If something doesn’t interest you, you will likely leave. Engagement metrics track a user’s engagement or interest after they click on your ad. A combination of factors, such as time spent on site, bounce rates and pages per session, helps you to understand your audience’s behavioural pattern and collect user data.

For example, an online car dealer would track engagement metrics to see if users are spending time exploring car listings, used vehicle pages, or reading details about financing options. If a majority of users are spending more time on certain content, then it’s an indicator that the content has captured the user’s interest, which increases the likelihood of conversions.

Why Is It Important To Track SEM KPIs?

SEM is an investment, and like all investments, you expect a profit return. Tracking SEM KPIs allows you to measure the effectiveness of your marketing campaign and provides information to make decisions based on the results of your campaign.

No one wants to spend thousands on an ad only for it to fail to meet expectations, so you keep track of specific metrics and learn what works and what needs further adjustments, ensuring that each penny spent on the ads drives value for your business.

You can better understand your audience’s behaviour and preferences by tracking metrics and data. Your goal is to optimise your budget allocation for maximum ROI, and if your ads aren’t performing as expected based on your goals, it’s time to make changes.

Conclusion On SEM KPIs

By monitoring and tracking your SEM KPIs, you can identify which ads are working and make adjustments where necessary to improve overall ROI. It’s important to review these metrics regularly and ensure that every campaign is aligned with business and campaign goals.

Understandably, all of this can be overwhelming and confusing. It’s challenging to monitor and micromanage every aspect of your campaign just to figure out why CTRs aren’t coming in. We’re here to help. The Best Marketing Agency possesses the skills and expertise in SEM services and has a proven track record of generating client leads and sales.

Leave the complex SEM to us and you can focus on what you do best, running a business. Contact us today for FREE 30-minute strategy session.

Frequently Asked Questions About SEM KPIs

Can A High CTR Lead To A Low Conversion Rate?

Yes, a high CTR can lead to a low Conversion Rate if users are clicking but do not find the content interesting or relevant.

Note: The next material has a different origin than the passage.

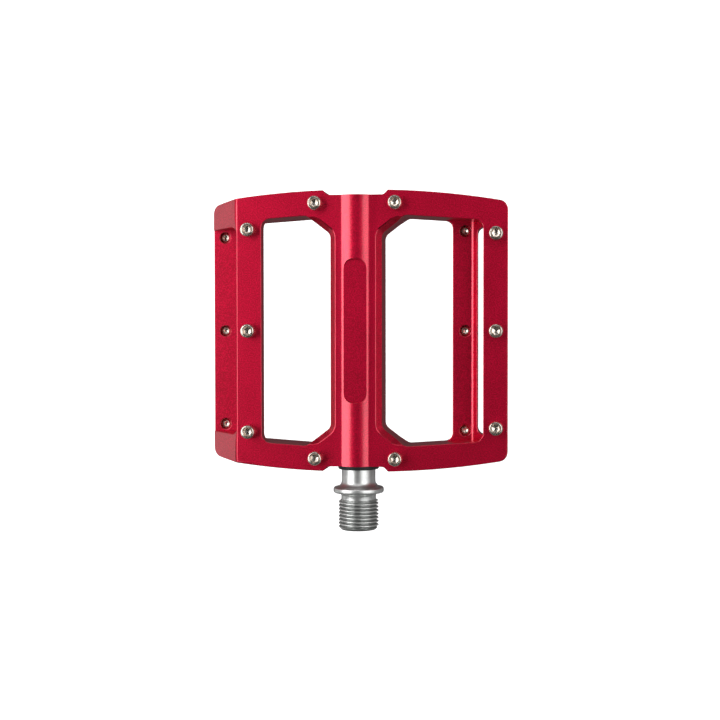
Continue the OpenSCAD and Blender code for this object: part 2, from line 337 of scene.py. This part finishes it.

If you cannot keep users engaged after hooking them, then a revision of your landing page would be needed.

What Are Good Pages Per Session Rate?

It depends. Generally, 2-3 pages per session indicate solid engagement with content.

How Often Should I Review My SEM KPIs?

Reviewing SEM KPIs weekly or bi-weekly is ideal for making timely adjustments, although high-level analysis can also be done monthly to track longer-term trends.

What’s A Good Benchmark For Conversion Rate In SEM?

Conversion rates vary, but most industries report around 2% – 5%.

How Can SEM KPIs Help Scale My Campaigns?

By analysing SEM KPIs, you can identify which campaigns are most effective and allocate more budget towards high performers to get maximum ROI.

What Is An Acceptable Bounce Rate?

A reasonable bounce rate is 40% or lower. Any higher, and your content needs to be reviewed.